_Data provided_
===============

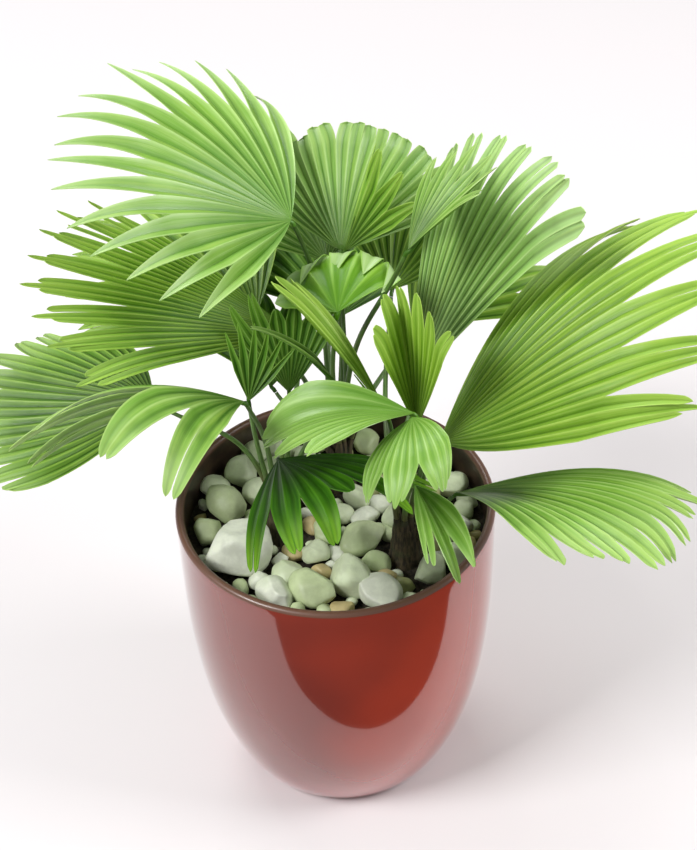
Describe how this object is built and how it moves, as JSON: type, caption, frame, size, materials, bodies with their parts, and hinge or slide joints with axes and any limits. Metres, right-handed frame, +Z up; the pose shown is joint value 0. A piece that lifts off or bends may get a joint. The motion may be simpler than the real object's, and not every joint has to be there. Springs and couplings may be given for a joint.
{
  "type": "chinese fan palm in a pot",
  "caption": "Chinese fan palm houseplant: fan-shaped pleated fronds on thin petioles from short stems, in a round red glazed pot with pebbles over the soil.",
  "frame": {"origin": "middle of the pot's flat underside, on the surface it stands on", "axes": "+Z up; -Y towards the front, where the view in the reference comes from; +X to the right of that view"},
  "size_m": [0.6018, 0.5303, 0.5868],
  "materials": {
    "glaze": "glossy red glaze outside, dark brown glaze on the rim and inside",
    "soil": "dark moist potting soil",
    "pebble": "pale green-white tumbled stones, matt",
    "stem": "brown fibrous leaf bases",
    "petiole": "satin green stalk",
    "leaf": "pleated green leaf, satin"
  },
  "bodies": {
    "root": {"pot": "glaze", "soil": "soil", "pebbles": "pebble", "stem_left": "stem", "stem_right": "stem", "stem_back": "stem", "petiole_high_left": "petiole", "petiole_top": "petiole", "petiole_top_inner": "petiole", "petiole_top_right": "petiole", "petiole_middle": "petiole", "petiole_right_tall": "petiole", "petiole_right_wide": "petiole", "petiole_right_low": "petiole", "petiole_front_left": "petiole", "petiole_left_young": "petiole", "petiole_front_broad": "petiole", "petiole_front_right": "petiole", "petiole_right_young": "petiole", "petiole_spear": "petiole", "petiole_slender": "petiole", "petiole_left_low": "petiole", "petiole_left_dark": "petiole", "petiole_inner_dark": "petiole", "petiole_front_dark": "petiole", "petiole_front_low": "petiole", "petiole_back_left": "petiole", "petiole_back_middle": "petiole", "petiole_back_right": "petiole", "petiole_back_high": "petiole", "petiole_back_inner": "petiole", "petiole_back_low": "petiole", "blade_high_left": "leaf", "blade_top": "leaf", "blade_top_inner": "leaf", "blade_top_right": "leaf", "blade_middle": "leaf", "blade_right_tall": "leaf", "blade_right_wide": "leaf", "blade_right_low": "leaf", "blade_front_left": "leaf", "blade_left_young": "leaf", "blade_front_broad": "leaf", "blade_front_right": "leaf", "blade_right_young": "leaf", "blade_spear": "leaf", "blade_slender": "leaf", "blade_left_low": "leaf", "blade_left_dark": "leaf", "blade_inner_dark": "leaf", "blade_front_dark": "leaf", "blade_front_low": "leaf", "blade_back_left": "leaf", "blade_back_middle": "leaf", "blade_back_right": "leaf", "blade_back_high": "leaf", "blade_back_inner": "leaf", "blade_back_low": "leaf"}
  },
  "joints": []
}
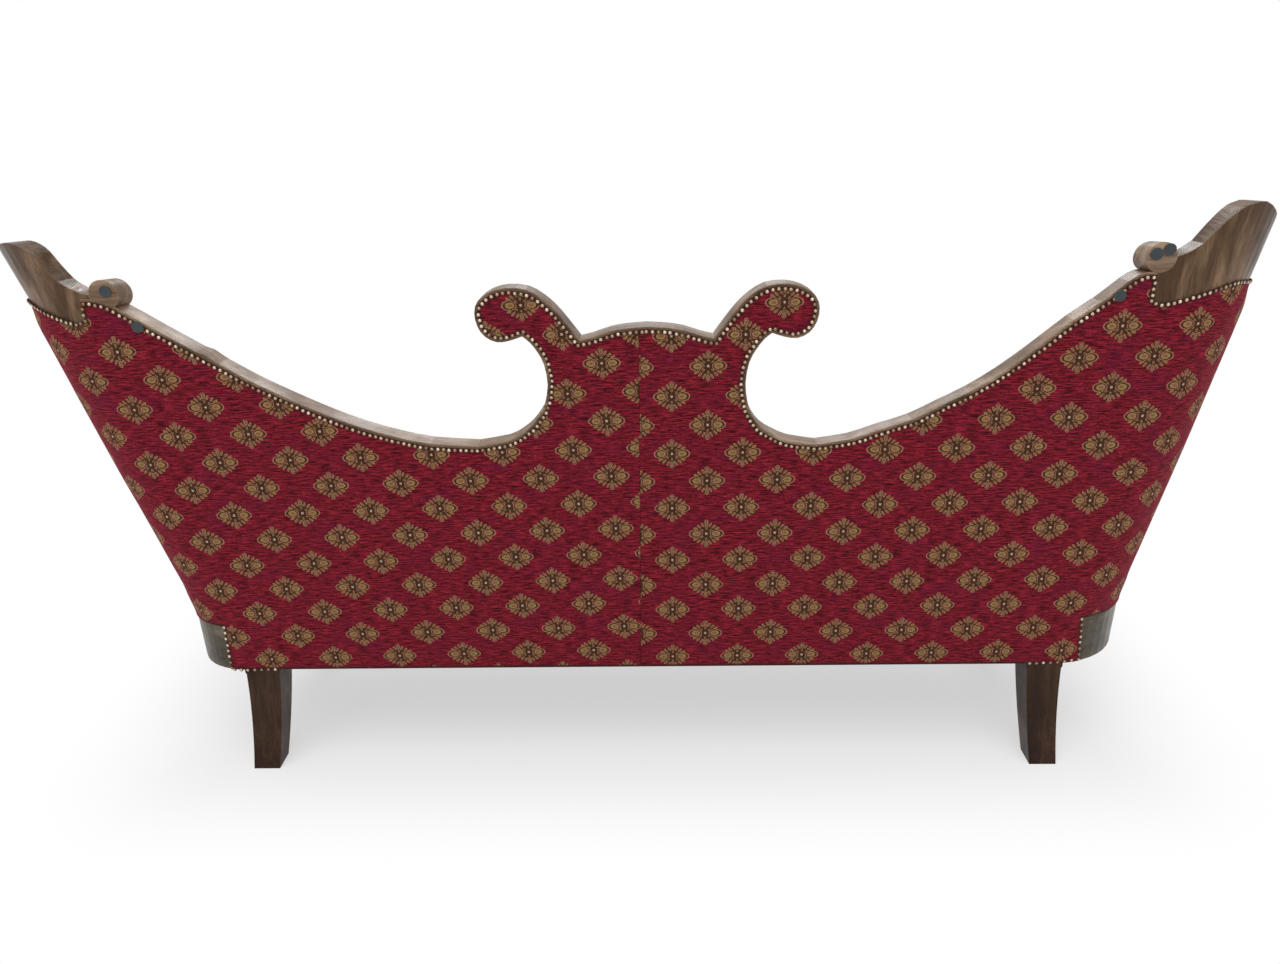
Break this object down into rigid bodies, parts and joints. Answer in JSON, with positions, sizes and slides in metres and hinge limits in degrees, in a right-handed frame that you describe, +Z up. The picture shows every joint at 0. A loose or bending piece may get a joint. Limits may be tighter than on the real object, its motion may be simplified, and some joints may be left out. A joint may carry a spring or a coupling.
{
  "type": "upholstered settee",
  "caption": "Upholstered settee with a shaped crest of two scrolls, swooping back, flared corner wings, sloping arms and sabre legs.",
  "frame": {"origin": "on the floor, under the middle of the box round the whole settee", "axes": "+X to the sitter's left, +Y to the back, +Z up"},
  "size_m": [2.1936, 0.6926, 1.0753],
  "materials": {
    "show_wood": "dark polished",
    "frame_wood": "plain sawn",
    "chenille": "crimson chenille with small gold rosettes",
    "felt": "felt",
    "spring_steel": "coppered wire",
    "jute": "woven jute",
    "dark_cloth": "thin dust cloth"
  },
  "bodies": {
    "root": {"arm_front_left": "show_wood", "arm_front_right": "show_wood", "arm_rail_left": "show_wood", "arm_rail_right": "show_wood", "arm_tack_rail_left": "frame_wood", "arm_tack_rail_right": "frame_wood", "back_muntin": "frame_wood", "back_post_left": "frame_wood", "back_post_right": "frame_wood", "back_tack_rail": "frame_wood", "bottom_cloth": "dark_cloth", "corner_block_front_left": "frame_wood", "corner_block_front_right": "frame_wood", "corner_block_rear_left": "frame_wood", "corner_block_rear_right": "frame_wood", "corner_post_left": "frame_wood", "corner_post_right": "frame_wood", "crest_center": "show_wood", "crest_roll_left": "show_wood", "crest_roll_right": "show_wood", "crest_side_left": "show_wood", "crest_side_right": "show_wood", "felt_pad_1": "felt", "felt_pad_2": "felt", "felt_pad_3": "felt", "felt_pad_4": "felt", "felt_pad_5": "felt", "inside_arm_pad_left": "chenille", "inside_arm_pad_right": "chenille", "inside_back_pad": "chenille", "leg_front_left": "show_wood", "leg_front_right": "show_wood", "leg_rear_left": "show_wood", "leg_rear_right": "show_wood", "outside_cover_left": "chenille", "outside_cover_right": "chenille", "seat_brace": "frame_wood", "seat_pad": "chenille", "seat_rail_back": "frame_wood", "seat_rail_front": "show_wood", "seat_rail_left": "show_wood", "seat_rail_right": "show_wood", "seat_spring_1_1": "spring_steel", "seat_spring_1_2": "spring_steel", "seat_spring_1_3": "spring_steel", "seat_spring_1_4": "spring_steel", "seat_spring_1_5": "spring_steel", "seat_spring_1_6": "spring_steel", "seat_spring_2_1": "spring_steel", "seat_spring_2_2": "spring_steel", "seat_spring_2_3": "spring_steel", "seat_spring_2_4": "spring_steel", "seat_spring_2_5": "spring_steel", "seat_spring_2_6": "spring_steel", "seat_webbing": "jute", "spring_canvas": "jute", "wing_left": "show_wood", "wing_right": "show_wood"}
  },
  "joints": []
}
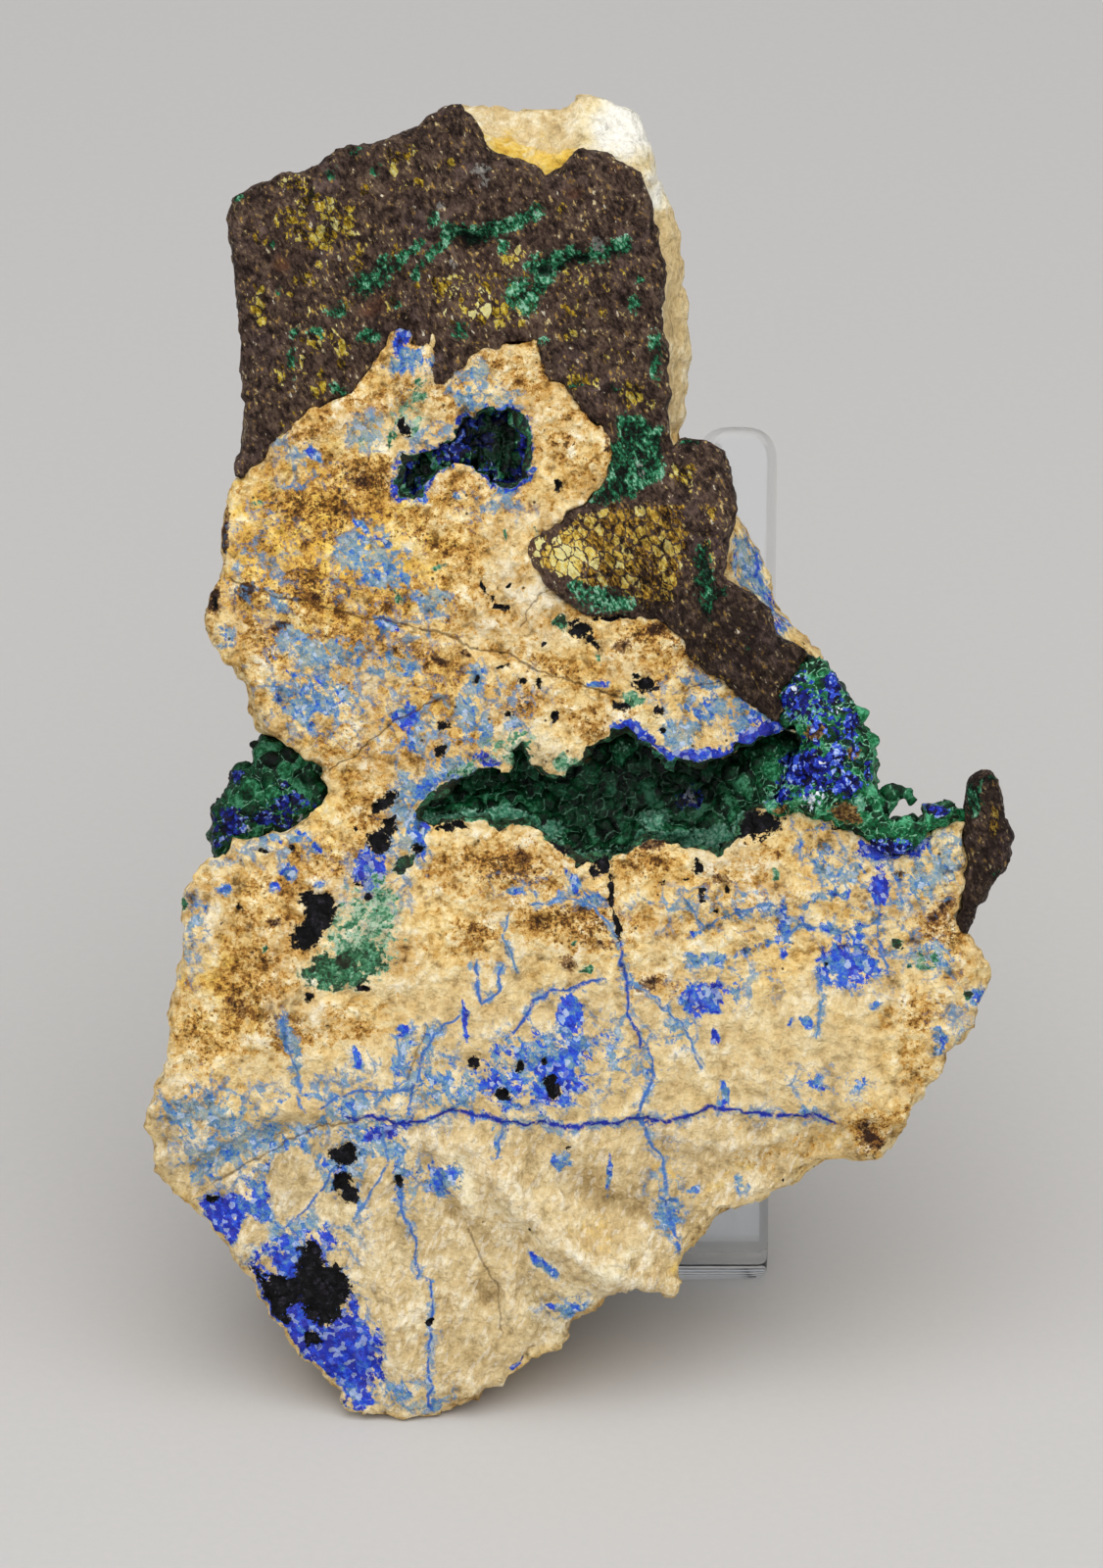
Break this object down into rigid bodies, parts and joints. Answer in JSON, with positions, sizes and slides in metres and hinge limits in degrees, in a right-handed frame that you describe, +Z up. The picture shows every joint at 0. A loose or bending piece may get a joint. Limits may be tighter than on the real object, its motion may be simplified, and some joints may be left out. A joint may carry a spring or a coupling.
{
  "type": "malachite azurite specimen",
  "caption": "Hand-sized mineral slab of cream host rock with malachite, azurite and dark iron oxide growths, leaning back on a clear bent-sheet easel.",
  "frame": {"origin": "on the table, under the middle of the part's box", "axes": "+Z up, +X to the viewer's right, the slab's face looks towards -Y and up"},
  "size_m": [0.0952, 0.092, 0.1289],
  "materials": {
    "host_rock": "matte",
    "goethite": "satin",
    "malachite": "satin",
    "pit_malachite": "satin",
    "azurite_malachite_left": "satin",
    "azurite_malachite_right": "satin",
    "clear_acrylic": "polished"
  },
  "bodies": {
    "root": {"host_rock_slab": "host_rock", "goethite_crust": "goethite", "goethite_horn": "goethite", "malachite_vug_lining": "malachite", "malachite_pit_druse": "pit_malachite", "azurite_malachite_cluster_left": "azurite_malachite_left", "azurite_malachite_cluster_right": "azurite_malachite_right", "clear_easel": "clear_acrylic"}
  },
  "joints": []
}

===============

_Aim_
Quote the records in full and exactly; skip any image.

_Task solution_
Describe how this object is built and how it moves, as JSON: type, caption, frame, size, materials, bodies with their parts, and hinge or slide joints with axes and any limits. Metres, right-handed frame, +Z up; the pose shown is joint value 0. A piece that lifts off or bends may get a joint. The motion may be simpler than the real object's, and not every joint has to be there. Springs and couplings may be given for a joint.
{
  "type": "chinese fan palm in a pot",
  "caption": "Chinese fan palm houseplant: fan-shaped pleated fronds on thin petioles from short stems, in a round red glazed pot with pebbles over the soil.",
  "frame": {"origin": "middle of the pot's flat underside, on the surface it stands on", "axes": "+Z up; -Y towards the front, where the view in the reference comes from; +X to the right of that view"},
  "size_m": [0.6018, 0.5303, 0.5868],
  "materials": {
    "glaze": "glossy red glaze outside, dark brown glaze on the rim and inside",
    "soil": "dark moist potting soil",
    "pebble": "pale green-white tumbled stones, matt",
    "stem": "brown fibrous leaf bases",
    "petiole": "satin green stalk",
    "leaf": "pleated green leaf, satin"
  },
  "bodies": {
    "root": {"pot": "glaze", "soil": "soil", "pebbles": "pebble", "stem_left": "stem", "stem_right": "stem", "stem_back": "stem", "petiole_high_left": "petiole", "petiole_top": "petiole", "petiole_top_inner": "petiole", "petiole_top_right": "petiole", "petiole_middle": "petiole", "petiole_right_tall": "petiole", "petiole_right_wide": "petiole", "petiole_right_low": "petiole", "petiole_front_left": "petiole", "petiole_left_young": "petiole", "petiole_front_broad": "petiole", "petiole_front_right": "petiole", "petiole_right_young": "petiole", "petiole_spear": "petiole", "petiole_slender": "petiole", "petiole_left_low": "petiole", "petiole_left_dark": "petiole", "petiole_inner_dark": "petiole", "petiole_front_dark": "petiole", "petiole_front_low": "petiole", "petiole_back_left": "petiole", "petiole_back_middle": "petiole", "petiole_back_right": "petiole", "petiole_back_high": "petiole", "petiole_back_inner": "petiole", "petiole_back_low": "petiole", "blade_high_left": "leaf", "blade_top": "leaf", "blade_top_inner": "leaf", "blade_top_right": "leaf", "blade_middle": "leaf", "blade_right_tall": "leaf", "blade_right_wide": "leaf", "blade_right_low": "leaf", "blade_front_left": "leaf", "blade_left_young": "leaf", "blade_front_broad": "leaf", "blade_front_right": "leaf", "blade_right_young": "leaf", "blade_spear": "leaf", "blade_slender": "leaf", "blade_left_low": "leaf", "blade_left_dark": "leaf", "blade_inner_dark": "leaf", "blade_front_dark": "leaf", "blade_front_low": "leaf", "blade_back_left": "leaf", "blade_back_middle": "leaf", "blade_back_right": "leaf", "blade_back_high": "leaf", "blade_back_inner": "leaf", "blade_back_low": "leaf"}
  },
  "joints": []
}
Break this object down into rigid bodies, parts and joints. Answer in JSON, with positions, sizes and slides in metres and hinge limits in degrees, in a right-handed frame that you describe, +Z up. The picture shows every joint at 0. A loose or bending piece may get a joint. Limits may be tighter than on the real object, its motion may be simplified, and some joints may be left out. A joint may carry a spring or a coupling.
{
  "type": "upholstered settee",
  "caption": "Upholstered settee with a shaped crest of two scrolls, swooping back, flared corner wings, sloping arms and sabre legs.",
  "frame": {"origin": "on the floor, under the middle of the box round the whole settee", "axes": "+X to the sitter's left, +Y to the back, +Z up"},
  "size_m": [2.1936, 0.6926, 1.0753],
  "materials": {
    "show_wood": "dark polished",
    "frame_wood": "plain sawn",
    "chenille": "crimson chenille with small gold rosettes",
    "felt": "felt",
    "spring_steel": "coppered wire",
    "jute": "woven jute",
    "dark_cloth": "thin dust cloth"
  },
  "bodies": {
    "root": {"arm_front_left": "show_wood", "arm_front_right": "show_wood", "arm_rail_left": "show_wood", "arm_rail_right": "show_wood", "arm_tack_rail_left": "frame_wood", "arm_tack_rail_right": "frame_wood", "back_muntin": "frame_wood", "back_post_left": "frame_wood", "back_post_right": "frame_wood", "back_tack_rail": "frame_wood", "bottom_cloth": "dark_cloth", "corner_block_front_left": "frame_wood", "corner_block_front_right": "frame_wood", "corner_block_rear_left": "frame_wood", "corner_block_rear_right": "frame_wood", "corner_post_left": "frame_wood", "corner_post_right": "frame_wood", "crest_center": "show_wood", "crest_roll_left": "show_wood", "crest_roll_right": "show_wood", "crest_side_left": "show_wood", "crest_side_right": "show_wood", "felt_pad_1": "felt", "felt_pad_2": "felt", "felt_pad_3": "felt", "felt_pad_4": "felt", "felt_pad_5": "felt", "inside_arm_pad_left": "chenille", "inside_arm_pad_right": "chenille", "inside_back_pad": "chenille", "leg_front_left": "show_wood", "leg_front_right": "show_wood", "leg_rear_left": "show_wood", "leg_rear_right": "show_wood", "outside_cover_left": "chenille", "outside_cover_right": "chenille", "seat_brace": "frame_wood", "seat_pad": "chenille", "seat_rail_back": "frame_wood", "seat_rail_front": "show_wood", "seat_rail_left": "show_wood", "seat_rail_right": "show_wood", "seat_spring_1_1": "spring_steel", "seat_spring_1_2": "spring_steel", "seat_spring_1_3": "spring_steel", "seat_spring_1_4": "spring_steel", "seat_spring_1_5": "spring_steel", "seat_spring_1_6": "spring_steel", "seat_spring_2_1": "spring_steel", "seat_spring_2_2": "spring_steel", "seat_spring_2_3": "spring_steel", "seat_spring_2_4": "spring_steel", "seat_spring_2_5": "spring_steel", "seat_spring_2_6": "spring_steel", "seat_webbing": "jute", "spring_canvas": "jute", "wing_left": "show_wood", "wing_right": "show_wood"}
  },
  "joints": []
}
Break this object down into rigid bodies, parts and joints. Answer in JSON, with positions, sizes and slides in metres and hinge limits in degrees, in a right-handed frame that you describe, +Z up. The picture shows every joint at 0. A loose or bending piece may get a joint. Limits may be tighter than on the real object, its motion may be simplified, and some joints may be left out. A joint may carry a spring or a coupling.
{
  "type": "malachite azurite specimen",
  "caption": "Hand-sized mineral slab of cream host rock with malachite, azurite and dark iron oxide growths, leaning back on a clear bent-sheet easel.",
  "frame": {"origin": "on the table, under the middle of the part's box", "axes": "+Z up, +X to the viewer's right, the slab's face looks towards -Y and up"},
  "size_m": [0.0952, 0.092, 0.1289],
  "materials": {
    "host_rock": "matte",
    "goethite": "satin",
    "malachite": "satin",
    "pit_malachite": "satin",
    "azurite_malachite_left": "satin",
    "azurite_malachite_right": "satin",
    "clear_acrylic": "polished"
  },
  "bodies": {
    "root": {"host_rock_slab": "host_rock", "goethite_crust": "goethite", "goethite_horn": "goethite", "malachite_vug_lining": "malachite", "malachite_pit_druse": "pit_malachite", "azurite_malachite_cluster_left": "azurite_malachite_left", "azurite_malachite_cluster_right": "azurite_malachite_right", "clear_easel": "clear_acrylic"}
  },
  "joints": []
}